__Given request__.
Return all lines from the listing below in which the string "joints" occurs.

--- START OF Entries ---

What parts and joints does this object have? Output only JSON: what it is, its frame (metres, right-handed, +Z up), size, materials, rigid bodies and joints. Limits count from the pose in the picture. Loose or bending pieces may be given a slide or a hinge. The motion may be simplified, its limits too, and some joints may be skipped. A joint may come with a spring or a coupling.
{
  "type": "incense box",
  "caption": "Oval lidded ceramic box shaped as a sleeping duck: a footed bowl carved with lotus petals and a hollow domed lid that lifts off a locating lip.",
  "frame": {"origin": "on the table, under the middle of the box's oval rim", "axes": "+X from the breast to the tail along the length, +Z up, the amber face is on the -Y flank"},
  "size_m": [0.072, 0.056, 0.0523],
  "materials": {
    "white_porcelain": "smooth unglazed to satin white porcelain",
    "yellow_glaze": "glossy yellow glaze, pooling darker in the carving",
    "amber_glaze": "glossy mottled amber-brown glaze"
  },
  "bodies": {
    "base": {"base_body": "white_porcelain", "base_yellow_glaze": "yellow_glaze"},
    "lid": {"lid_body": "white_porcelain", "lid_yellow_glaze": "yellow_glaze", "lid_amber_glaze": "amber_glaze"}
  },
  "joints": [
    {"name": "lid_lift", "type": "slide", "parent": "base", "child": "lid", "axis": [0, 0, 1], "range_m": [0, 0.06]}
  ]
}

--- END OF Entries ---
--- START OF Entries ---

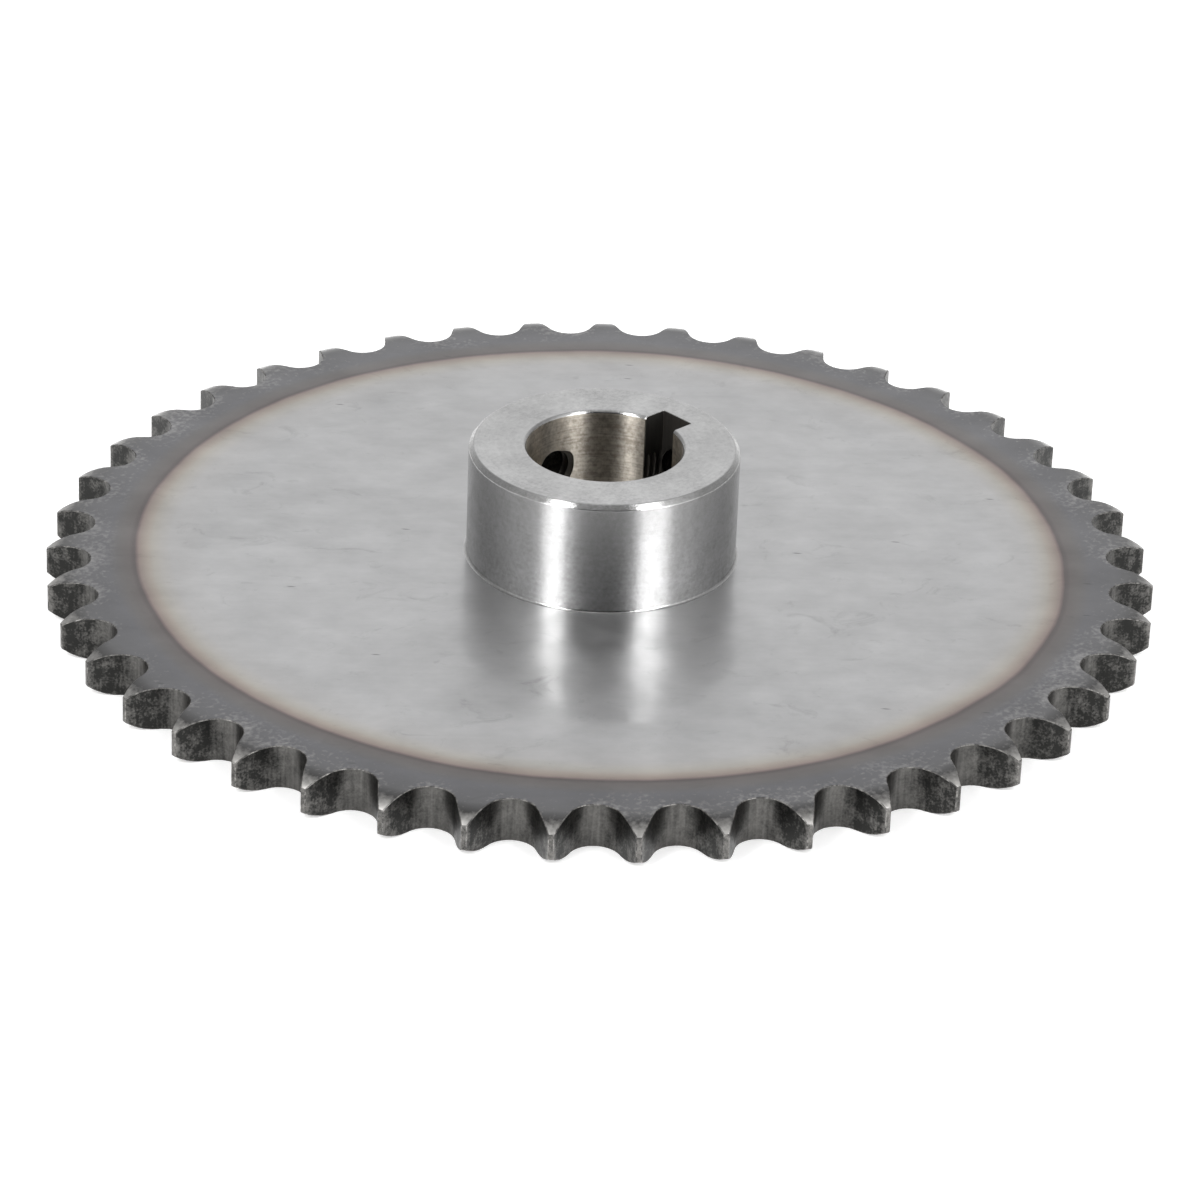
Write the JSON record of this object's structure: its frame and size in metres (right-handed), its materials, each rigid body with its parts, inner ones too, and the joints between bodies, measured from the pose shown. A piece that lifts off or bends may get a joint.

--- END OF Entries ---

__Final answer__.
What parts and joints does this object have? Output only JSON: what it is, its frame (metres, right-handed, +Z up), size, materials, rigid bodies and joints. Limits count from the pose in the picture. Loose or bending pieces may be given a slide or a hinge. The motion may be simplified, its limits too, and some joints may be skipped. A joint may come with a spring or a coupling.
  "joints": [
Write the JSON record of this object's structure: its frame and size in metres (right-handed), its materials, each rigid body with its parts, inner ones too, and the joints between bodies, measured from the pose shown. A piece that lifts off or bends may get a joint.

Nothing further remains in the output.